The election noise across Madhya Pradesh for the past eight months has gone silent after the BJP’s triumph in the assembly bypolls, but chief minister Shivraj Singh Chouhan has ensured that his competitive political mooing keeps the state’s electorate engrossed a while longer. He announced the formation of a cow cabinet—a first-of-its-kind ministerial group in the country that will have six of his ministers as its members. That held its first virtual meeting on November 22. The bovine intervention is, perhaps, sought in the hope of deflating predecessor Kamal Nath’s claims of being a more caring son to gaumata. During his 15-month stint as CM, Nath promised to set a gaushala, or cowshed, in each of the state’s 23,000 panchayats.
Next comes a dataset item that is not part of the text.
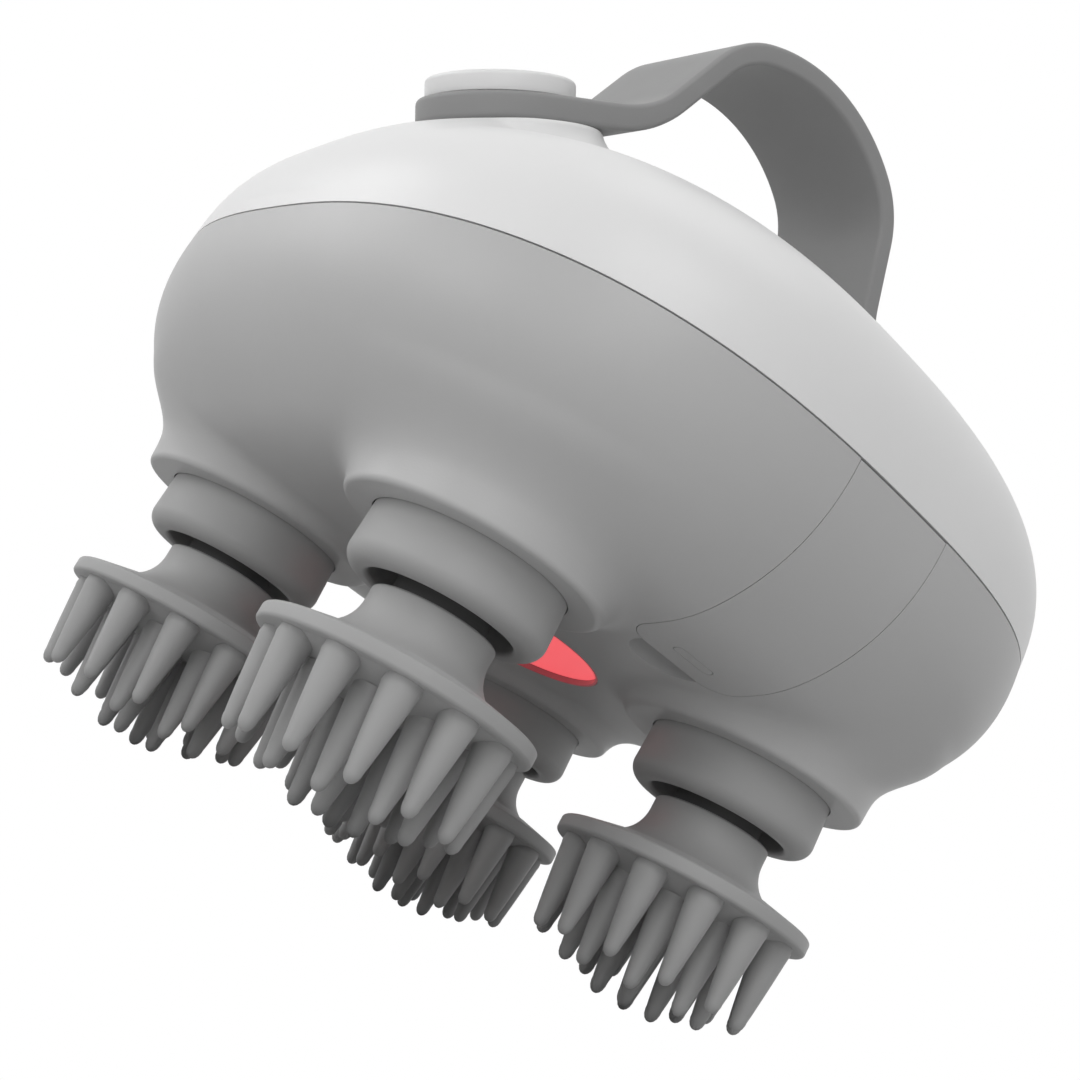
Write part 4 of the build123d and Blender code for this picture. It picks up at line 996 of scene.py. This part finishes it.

The cow cabinet, chaired by Chouhan and comprising ministers for animal husbandry, forests, rural development, revenue, home and agriculture, took a slew of decisions, including designing an action plan to conserve and promote the state’s native breeds of cattle: Malvi, Nimari, Kankatha and Gaolo. Chouhan then flew to the country’s first cow sanctuary, set up in the state’s Agar Malwa district during his previous stint as CM in 2017, to mark Gopashtami.
More than 4,000 cows are in the sanctuary, which can house another 6,000. It is a different matter that the shelter has often been in the news for its poor condition that leads to premature deaths and shoddy disposal of carcasses. Nath launched a diatribe against the CM on the cow cabinet. “Chouhan should have hosted the first meeting at the sanctuary as announced earlier, but he held a virtual meet instead because he was scared that information about the pitiable condition of cows at the site would come out,” the Congress leader said.
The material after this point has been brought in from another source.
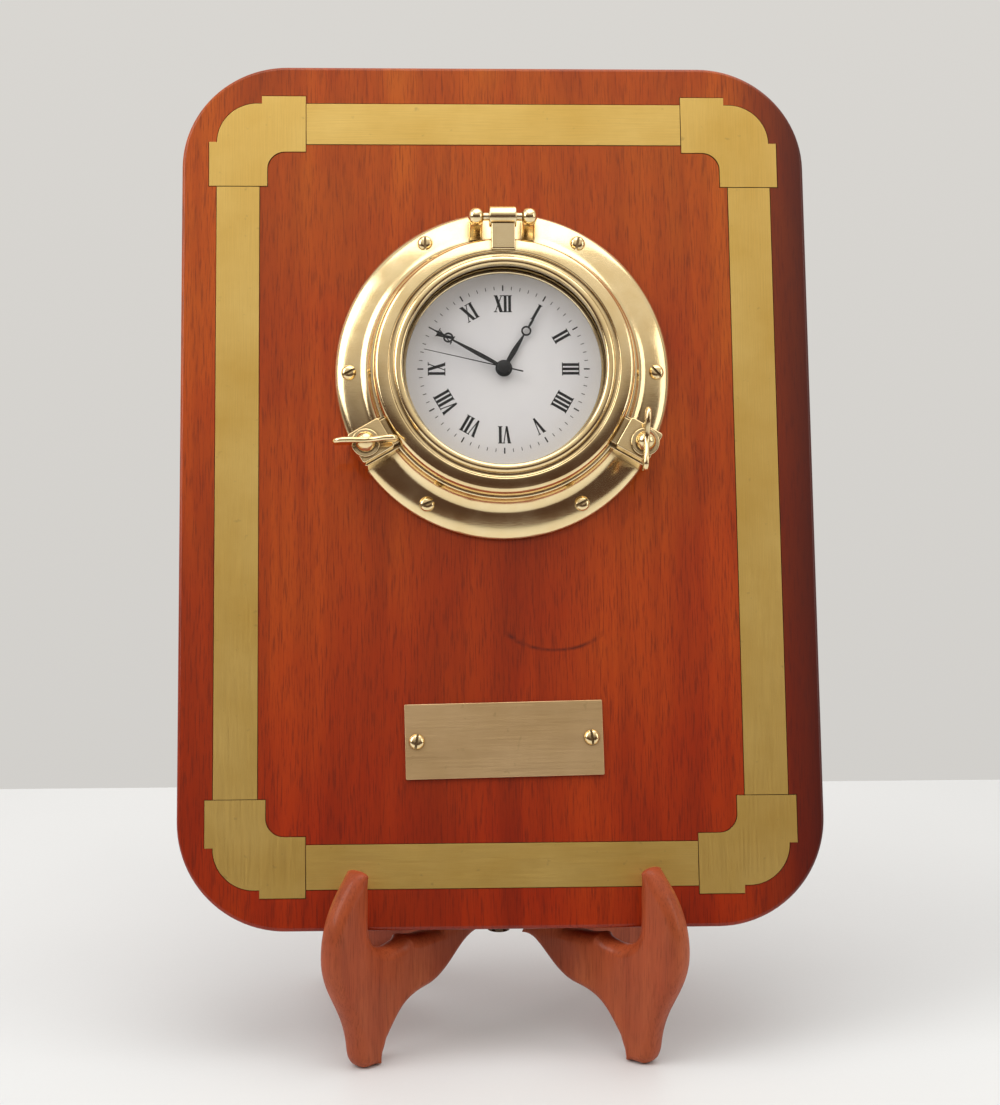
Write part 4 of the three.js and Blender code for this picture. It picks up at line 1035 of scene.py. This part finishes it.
def thumb_screws():
    for name, side in (("left", -1), ("right", 1)):
        x, y = around(CLAMP_RADIUS, clamp_direction(side))
        rim = Outline(2.3, 0)
        rim.line((WASHER_RADIUS - 0.2, 0), (WASHER_RADIUS, 0.2), (WASHER_RADIUS, WASHER_DEPTH - 0.5))
        rim.bend(WASHER_RADIUS, WASHER_DEPTH, WASHER_RADIUS - 0.5, WASHER_DEPTH, 4)
        rim.line((2.3, WASHER_DEPTH))
        washer = moved(turned(rim.points, 64), slide(x, y, WASHER_Z))
        piece(washer, f"washer_{name}_brass", PORTHOLE, f"washer_{name}", "polished_brass",
              [f"thumb_screw_washer_{name}"])
        screw = moved(thumb_screw(), slide(x, y, THUMB_Z) @ turn(WING_TURNS[name], "Z"))
        brass(screw, f"thumb_screw_{name}", f"clamp_{name}")


def thumb_screw():
    """Shank, domed hub and butterfly wing; z = 0 is the face of the washer."""
    hub = Outline(0, -11)
    hub.line((1.6, -11), (2, -10.4), (2, 0.3), (4.4, 0.3))
    hub.bend(4.7, 2.4, 3.6, 4)
    hub.bend(2.6, 5.8, 0, 6)
    wing = Outline(-3, 0.5)
    wing.sweep(-7, 1, -9, 2.2, -WING_HALF + 1, 2.6)
    wing.sweep(-WING_HALF - 1, 5, -WING_HALF, WING_HEIGHT, -WING_HALF + 4, WING_HEIGHT)
    wing.sweep(-6, WING_HEIGHT, -3, 6.5, 0, 6.5)
    wing.sweep(3, 6.5, 6, WING_HEIGHT, WING_HALF - 4, WING_HEIGHT)
    wing.sweep(WING_HALF, WING_HEIGHT, WING_HALF + 1, 5, WING_HALF - 1, 2.6)
    wing.sweep(9, 2.2, 7, 1, 3, 0.5)
    edge = WING_THICK / 2 - 0.15
    plate = rounded_plate(wing.points, -WING_THICK / 2, WING_THICK / 2, edge, edge, 4)
    moved(plate, turn(90, "X"))
    return grouped([turned(hub.points, 48), plate])


# ---- clock insert


def bezel():
    profile = Outline(BEZEL_OPENING, BEZEL_LOW)
    profile.line((BEZEL_RADIUS, BEZEL_LOW), (BEZEL_RADIUS, BEZEL_LOW + 0.8))
    profile.bend(45, BEZEL_LOW + 2, 43.4, BEZEL_LOW + 1.6, 10)
    profile.line((BEZEL_OPENING, BEZEL_LOW + 1.2))
    brass(turned(clean(profile.points)), "insert_bezel")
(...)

Chouhan’s decision to host the meeting virtually was taken in light of rising Covid cases in MP, which have now forced him to order night curfews in several districts. While hosting a cabinet meeting at the sanctuary in Covid times could have been problematic for Chouhan, addressing a public meeting at the venue to wax eloquent about the many virtues of the Holy Cow and his devotion to her could obviously be milked for political mileage. The CM declared at the public meeting that children in anganwadi schools will be given cow milk, instead of eggs, to stem rising malnourishment in the state and that he was also mulling over a proposal to impose a small “cow cess” to raise funds for his cow protection plans.
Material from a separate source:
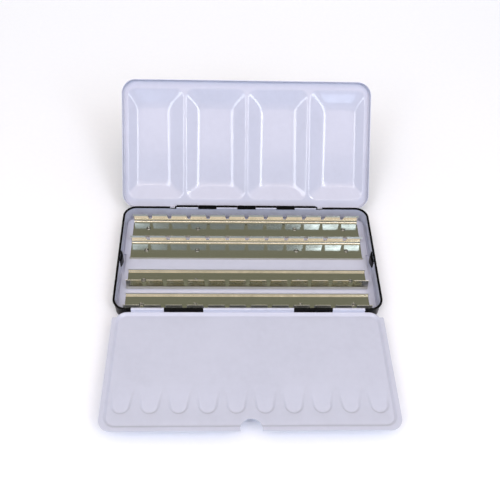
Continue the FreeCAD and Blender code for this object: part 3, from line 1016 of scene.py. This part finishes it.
@dataclass
class BaseTin:
    """The lower tray: black outside, white inside, with its rolled rim and its share of the knuckles."""

    half_x: float = 114.0
    half_y: float = 57.0
    sheet: float = 0.5
    corner: float = 11.0
    floor_radius: float = 0.9
    rim: float = 16.0
    bead: float = 1.0
    wall_top: float = 15.8
    front_low: float = 13.05
    front_mid: float = 13.53
    front_inner: float = 38.4
    front_outer: float = 70.8
    front_half: float = 98.8
    rear_half: float = 66.0
    rear_end: float = 72.0
    rear_notch: float = 13.6
    dimple_depth: float = 2.6
    dimple_half: float = 8.0
    dimple_z: Span = (3.0, 14.4)
    dimple_fade: Span = (1.2, 1.6)
    black_above: float = 7.0
    black_press: Span = (0.35, 3.5)
    ring_z: tuple[float, ...] = (
        2.2, 3.0, 3.4, 3.8, 4.2, 6.0, 8.5, 11.0, 12.4, 12.8, 13.2, 13.6, 14.0, 14.4, 15.1)
    bend_points: int = 6
    floor_border: float = 1.0
    wall_band: float = 2.0
    stop_spacing: Span = (5.0, 1.2)
    rim_parts: int = 12
    rim_steps: int = 14
    rim_sides: int = 20
    bead_crisp: float = 50.0
    hem: float = 0.7
    hem_sides: int = 12
    hem_inset: float = 0.1
    hem_proud: float = 0.05
    bridge_lip: float = 0.95
    bridge_drop: float = 1.5
    bridge_ease: float = 0.3
    rear_spans: Spans = ((-45.6, -28.4), (-8.6, 8.6), (28.4, 45.6))
    rear_roll: Span = (-160.0, 250.0)
    front_spans: Spans = ((-70.8, -38.4), (38.4, 70.8))
    front_roll: Span = (-80.0, 335.0)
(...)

Chouhan’s grandstanding on cow protection shouldn’t surprise anyone. For several decades, the cow has been used as a political tool with equal gusto by the BJP and Congress in MP. Congress’s Digvijaya Singh and Nath never shied away from keeping the cow happy. Each time the BJP raised the issue of cow protection, Singh has hit back, saying it was the Congress that had banned cow slaughter in 1955. During the recent bypoll campaign, Nath repeatedly asserted his devotion to gaumata and gauvansh while declaring that his government had allocated Rs 450 crore to open 1,000 gaushalas.
With Chouhan trying to pull gaumata back into the BJP’s gaushala, the Congress is bleating in protest. The Congress alleges that the Chouhan government has reduced budgetary allocation for maintenance of cows at gaushalas to a meager Rs 1.60 per cow as against the Rs 20 that Nath had provided.